■ DATA FOR THIS EXERCISE:
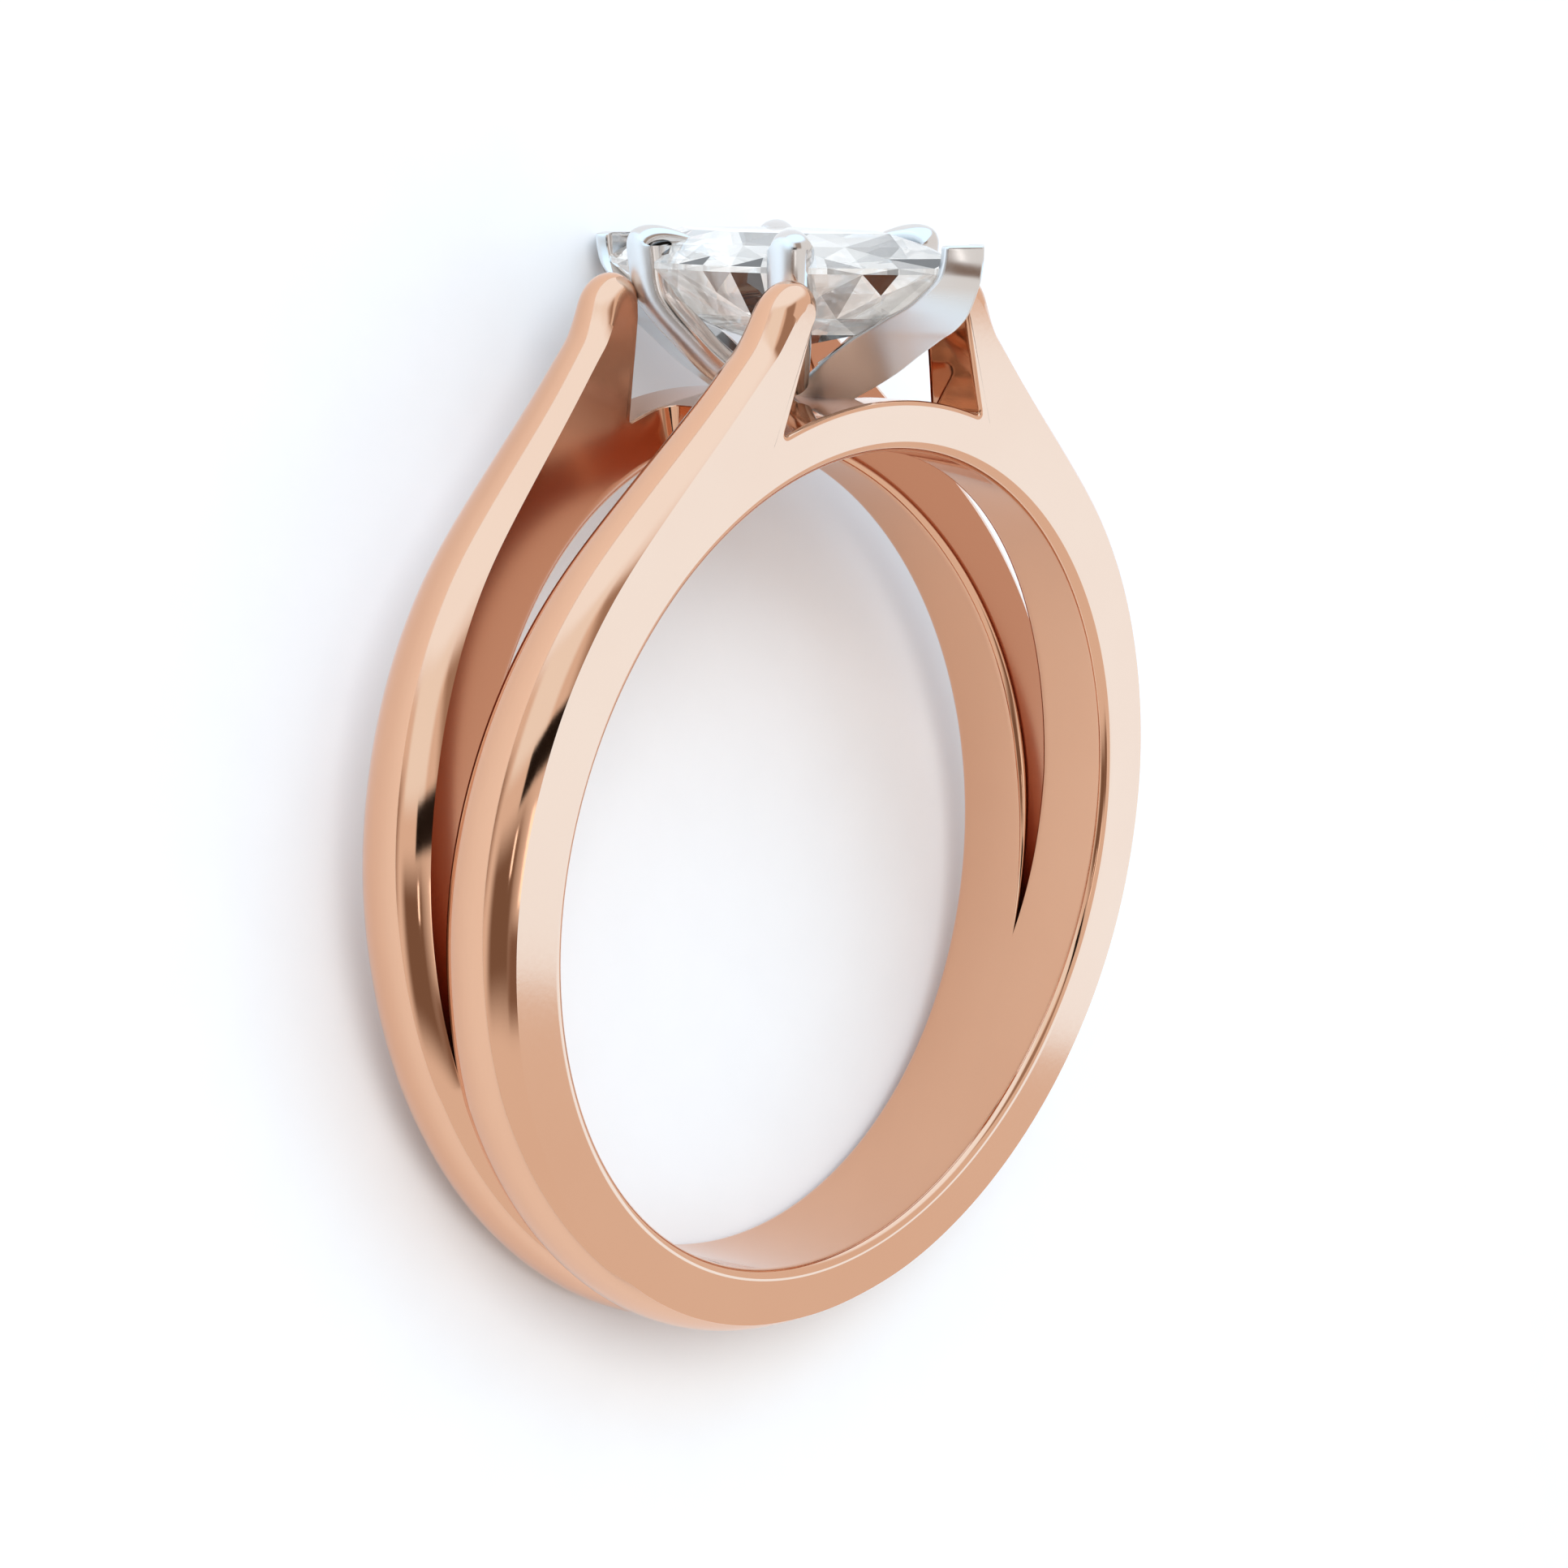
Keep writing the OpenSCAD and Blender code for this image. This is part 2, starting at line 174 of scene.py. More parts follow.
# Claw: outer edge distance from the middle and height as shares, thickness and width as shares
CLAW_ROWS = np.array([
    [0.36, 0.739, 0.80, 1.0], [0.49, 0.7629, 0.80, 1.0], [0.60, 0.7880, 0.80, 1.0],
    [0.704, 0.8146, 0.82, 0.98], [0.81, 0.8420, 0.84, 0.96], [0.885, 0.8650, 0.86, 0.96],
    [0.935, 0.8860, 0.90, 0.97], [0.968, 0.9100, 0.95, 0.98], [0.986, 0.9350, 1.0, 1.0],
    [0.997, 0.9600, 1.0, 1.0], [0.997, 0.9760, 1.0, 0.99], [0.970, 0.9900, 0.90, 0.95],
    [0.915, 0.9975, 0.74, 0.88], [0.840, 1.0000, 0.58, 0.76], [0.760, 0.9975, 0.44, 0.60],
    [0.680, 0.9915, 0.32, 0.42], [0.610, 0.9840, 0.20, 0.24], [0.570, 0.9780, 0.10, 0.10],
])
CLAW_SECTIONS = 70
CLAW_SIDES = 32
# Places on the stone whose nearest facet is painted dark: painted shade standing in for light that
# leaks out below
PAINTED_DARK_FACET_SPOTS = np.array([
    [-2.20, -1.10, 12.15], [-1.94, -0.78, 11.84], [-1.11, -3.51, 12.15],
    [-0.49, -4.13, 12.53], [-1.92, 1.65, 12.60],
])


def half_w(z):
    """Half width of the band at height z: it grows evenly toward the stone."""
    return BAND_W / 2 + SIDE_LEAN * z


def slot_half(z):
    """Half gap between the ribs at height z: a sum of weighted powers of the height share above
    the slot's foot, times half the tip gap, and zero below the foot."""
    share = np.clip((np.asarray(z, float) - SLOT_FOOT_Z) / (TIP_H - SLOT_FOOT_Z), 0, None)
    return sum(w * share ** (k + 1) for k, w in enumerate(SLOT_WEIGHTS)) * TIP_GAP / 2


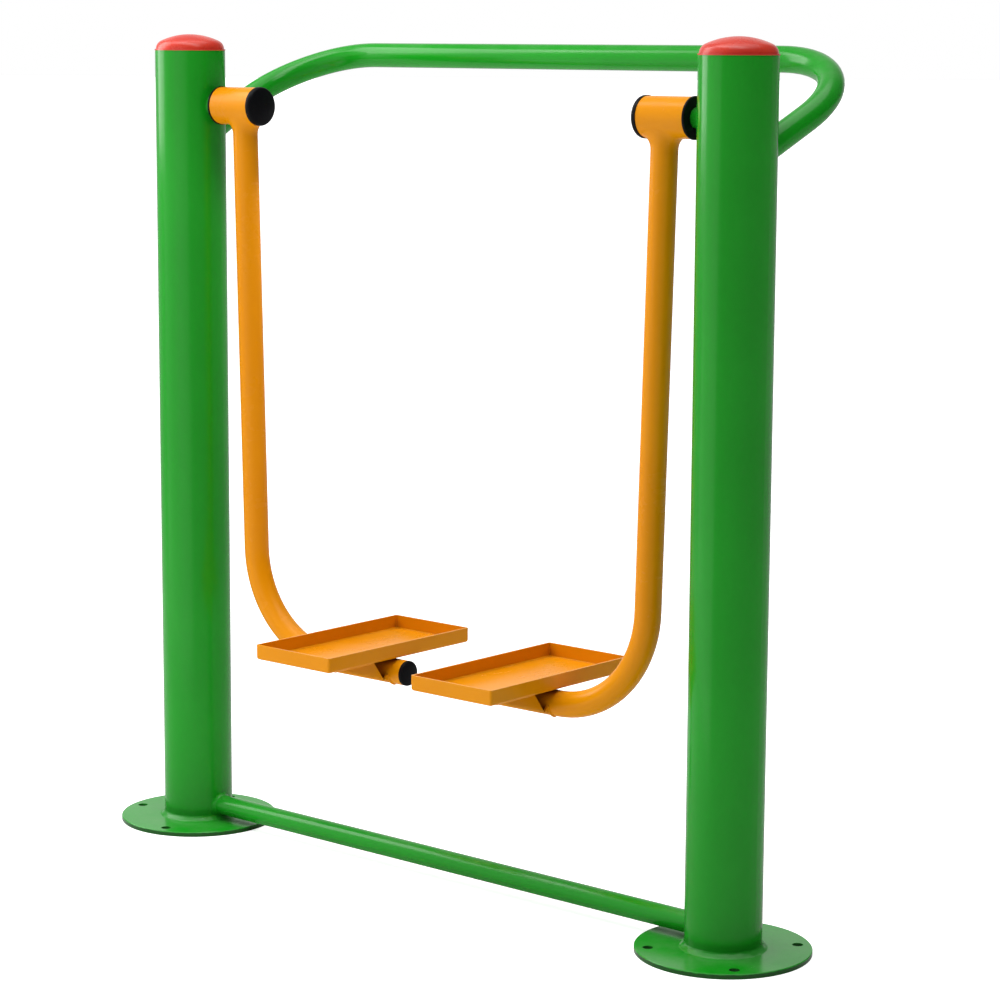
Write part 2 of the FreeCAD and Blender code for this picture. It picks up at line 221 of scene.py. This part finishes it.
def makeDustMask():
    # thin dust that settles on what faces up
    tree, given, out = newGroup("dustMask", [("Amount", "NodeSocketFloat", 0.3),
                                             ("Patch Scale", "NodeSocketFloat", 14.0)],
                                [("Mask", "NodeSocketFloat")])
    where = addNode(tree, "ShaderNodeTexCoord")
    parts = addNode(tree, "ShaderNodeSeparateXYZ")
    tree.links.new(where.outputs["Normal"], parts.inputs[0])
    upward = ramp(tree, parts.outputs["Z"], *dustLook["upward"])
    patches = patchesOf(tree, dustLook["patches"], given.outputs["Patch Scale"])
    specks = patchesOf(tree, dustLook["specks"])
    grainy = calc(tree, "MULTIPLY_ADD", specks, dustLook["speckShare"], patches)
    mask = calc(tree, "MULTIPLY", calc(tree, "MULTIPLY", upward, grainy), given.outputs["Amount"])
    tree.links.new(mask, out.inputs["Mask"])
    return tree


driftLook = {
    "slow": {"detail": 3.0, "roughness": 0.5, "limits": (0.3, 0.7)},
    "fine": {"detail": 4.0, "roughness": 0.6},
    "fineScale": 22.0,      # times the slow one
    "fineShare": 0.35,
}


def makeToneDrift():
    # slow change of tone over a large surface, with a fine mottle in it
    tree, given, out = newGroup("toneDrift", [("Color", "NodeSocketColor", (0.5, 0.5, 0.5, 1)),
                                              ("Deep", "NodeSocketColor", (0.4, 0.4, 0.4, 1)),
                                              ("Scale", "NodeSocketFloat", 5.0)],
                                [("Color", "NodeSocketColor"), ("Mottle", "NodeSocketFloat")])
    slow = patchesOf(tree, driftLook["slow"], given.outputs["Scale"])
    fineScale = calc(tree, "MULTIPLY", given.outputs["Scale"], driftLook["fineScale"])
    fine = noiseAt(tree, fineScale, **driftLook["fine"])
    share = driftLook["fineShare"]
    both = calc(tree, "MULTIPLY_ADD", fine, share, calc(tree, "MULTIPLY", slow, 1 - share))
    blend = addNode(tree, "ShaderNodeMix", data_type="RGBA")
    tree.links.new(both, blend.inputs["Factor"])
    tree.links.new(given.outputs["Color"], blend.inputs["A"])
    tree.links.new(given.outputs["Deep"], blend.inputs["B"])
    tree.links.new(blend.outputs["Result"], out.inputs["Color"])
    tree.links.new(both, out.inputs["Mottle"])
    return tree


rubLook = {"detail": 4.0, "roughness": 0.6, "limits": (0.56, 0.7)}


def makeRubMarks():
    # short rubbed streaks, as shoes and hands leave
    tree, given, out = newGroup("rubMarks", [("Stretch", "NodeSocketVector", (1.0, 6.0, 1.0)),
                                             ("Scale", "NodeSocketFloat", 40.0)],
                                [("Mask", "NodeSocketFloat")])
    where = addNode(tree, "ShaderNodeTexCoord")
    pull = addNode(tree, "ShaderNodeVectorMath", operation="DIVIDE")
    tree.links.new(where.outputs["Object"], pull.inputs[0])
    tree.links.new(given.outputs["Stretch"], pull.inputs[1])
    grain = addNode(tree, "ShaderNodeTexNoise")
    grain.inputs["Detail"].default_value = rubLook["detail"]
    grain.inputs["Roughness"].default_value = rubLook["roughness"]
    tree.links.new(pull.outputs[0], grain.inputs["Vector"])
    tree.links.new(given.outputs["Scale"], grain.inputs["Scale"])
    tree.links.new(ramp(tree, grain.outputs["Fac"], *rubLook["limits"]), out.inputs["Mask"])
    return tree


lowShadeLook = {
    "upright": (0.9, 0.3),      # Z of the normal, from flat to upright
    "wander": {"scale": 120.0, "detail": 4.0, "roughness": 0.6},
    "wanderHeight": 0.006,
    "bandFade": 1.25,           # where the band ends, as a share of its height
}


def makeGroundShade():
    # darker low down: painted shade with thin paint on upright rims next to the ground, and a band of
    # painted shade above them
    tree, given, out = newGroup("groundShade", [("Edge Height", "NodeSocketFloat", 0.0065),
                                                ("Band Height", "NodeSocketFloat", 0.026)],
                                [("Edge", "NodeSocketFloat"), ("Band", "NodeSocketFloat")])
    where = addNode(tree, "ShaderNodeTexCoord")
    spot = addNode(tree, "ShaderNodeSeparateXYZ")
    tree.links.new(where.outputs["Object"], spot.inputs[0])
    facing = addNode(tree, "ShaderNodeSeparateXYZ")
    tree.links.new(where.outputs["Normal"], facing.inputs[0])
    upright = ramp(tree, calc(tree, "ABSOLUTE", facing.outputs["Z"]), *lowShadeLook["upright"])
    wander = lowShadeLook["wanderHeight"]
    ragged = calc(tree, "MULTIPLY_ADD", noiseAt(tree, **lowShadeLook["wander"]), wander, spot.outputs["Z"])
    low = calc(tree, "LESS_THAN", ragged, calc(tree, "ADD", given.outputs["Edge Height"], wander / 2))
    tree.links.new(calc(tree, "MULTIPLY", upright, low), out.inputs["Edge"])
    bandEnd = calc(tree, "MULTIPLY", given.outputs["Band Height"], lowShadeLook["bandFade"])
    fade = ramp(tree, ragged, bandEnd, given.outputs["Band Height"])
    tree.links.new(calc(tree, "MULTIPLY", upright, fade), out.inputs["Band"])
    return tree


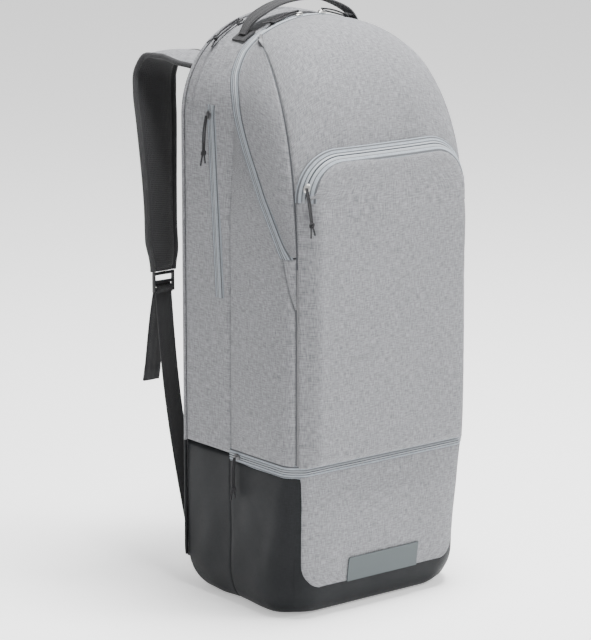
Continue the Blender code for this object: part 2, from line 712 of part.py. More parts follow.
def build_pocket(finishes):
    flap_pivot = (0.0, FOLD_LINE_Y, FLAP_FOLD_Z)
    fold_pivot = (0.0, FOLD_LINE_Y, POCKET_FOLD_Z)

    def face(x, z, inward, full=POCKET_DEPTH):
        return front_point(x, z, pocket_rise(inward, full))

    def low_cover(across, up):
        z = mix(UPPER_TAPE_Z + GAP, FLAP_FOLD_Z - GAP / 2, up)
        x = mix(-SEAM_X, SEAM_X, across)
        inward = min(SEAM_X - abs(x), z - UPPER_TAPE_Z + 0.009)
        return face(x, z, inward)

    def middle_cover(across, up):
        x = mix(-SEAM_X, SEAM_X, across)
        return face(x, mix(FLAP_FOLD_Z + GAP / 2, POCKET_FOLD_Z - GAP / 2, up), SEAM_X - abs(x))

    def top_cover(across, up):
        half = SEAM_X - 2 * TAPE - GAP
        radius = POCKET_ARC_RADIUS - TAPE - GAP
        arc_z = POCKET_TOP_Z - POCKET_ARC_RADIUS
        z = mix(POCKET_FOLD_Z + GAP / 2, arc_z + radius, sin(up * 1.47))
        over = min(max(z - arc_z, 0.0), radius)
        reach = half - radius + sqrt(radius ** 2 - over ** 2)
        x = mix(-reach, reach, across)
        beyond = max(abs(x) - (half - radius), 0.0)
        rim = radius - sqrt(beyond ** 2 + over ** 2) if over > 0 else half - abs(x)
        return face(x, z, rim + 2 * TAPE + GAP)

    panel("pocket_cover_lower", finishes["canvas"], 14, 7, low_cover, POCKET_WALL)
    panel("pocket_cover_middle", finishes["canvas"], 14, 2, middle_cover, POCKET_WALL, flap_pivot)
    panel("pocket_cover_top", finishes["canvas"], 14, 6, top_cover, POCKET_WALL, fold_pivot)
    for name, near, far, pivot in (("pocket_zip_flap_tape", -TAPE, -GAP / 2, flap_pivot),
                                   ("pocket_zip_cover_tape", GAP / 2, TAPE, fold_pivot)):

        def tape(across, up, near=near, far=far):
            x, z, dx, dz = pocket_path(across)
            inward = mix(near, far, up)
            return face(x + dx * inward, z + dz * inward, inward + TAPE)

        panel(name, finishes["tape"], 40, 1, tape, TAPE_THICKNESS, pivot)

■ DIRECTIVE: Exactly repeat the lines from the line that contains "Continue the Blender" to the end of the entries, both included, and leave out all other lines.

■ THE COMPLETED TASK:
Continue the Blender code for this object: part 2, from line 712 of part.py. More parts follow.
def build_pocket(finishes):
    flap_pivot = (0.0, FOLD_LINE_Y, FLAP_FOLD_Z)
    fold_pivot = (0.0, FOLD_LINE_Y, POCKET_FOLD_Z)

    def face(x, z, inward, full=POCKET_DEPTH):
        return front_point(x, z, pocket_rise(inward, full))

    def low_cover(across, up):
        z = mix(UPPER_TAPE_Z + GAP, FLAP_FOLD_Z - GAP / 2, up)
        x = mix(-SEAM_X, SEAM_X, across)
        inward = min(SEAM_X - abs(x), z - UPPER_TAPE_Z + 0.009)
        return face(x, z, inward)

    def middle_cover(across, up):
        x = mix(-SEAM_X, SEAM_X, across)
        return face(x, mix(FLAP_FOLD_Z + GAP / 2, POCKET_FOLD_Z - GAP / 2, up), SEAM_X - abs(x))

    def top_cover(across, up):
        half = SEAM_X - 2 * TAPE - GAP
        radius = POCKET_ARC_RADIUS - TAPE - GAP
        arc_z = POCKET_TOP_Z - POCKET_ARC_RADIUS
        z = mix(POCKET_FOLD_Z + GAP / 2, arc_z + radius, sin(up * 1.47))
        over = min(max(z - arc_z, 0.0), radius)
        reach = half - radius + sqrt(radius ** 2 - over ** 2)
        x = mix(-reach, reach, across)
        beyond = max(abs(x) - (half - radius), 0.0)
        rim = radius - sqrt(beyond ** 2 + over ** 2) if over > 0 else half - abs(x)
        return face(x, z, rim + 2 * TAPE + GAP)

    panel("pocket_cover_lower", finishes["canvas"], 14, 7, low_cover, POCKET_WALL)
    panel("pocket_cover_middle", finishes["canvas"], 14, 2, middle_cover, POCKET_WALL, flap_pivot)
    panel("pocket_cover_top", finishes["canvas"], 14, 6, top_cover, POCKET_WALL, fold_pivot)
    for name, near, far, pivot in (("pocket_zip_flap_tape", -TAPE, -GAP / 2, flap_pivot),
                                   ("pocket_zip_cover_tape", GAP / 2, TAPE, fold_pivot)):

        def tape(across, up, near=near, far=far):
            x, z, dx, dz = pocket_path(across)
            inward = mix(near, far, up)
            return face(x + dx * inward, z + dz * inward, inward + TAPE)

        panel(name, finishes["tape"], 40, 1, tape, TAPE_THICKNESS, pivot)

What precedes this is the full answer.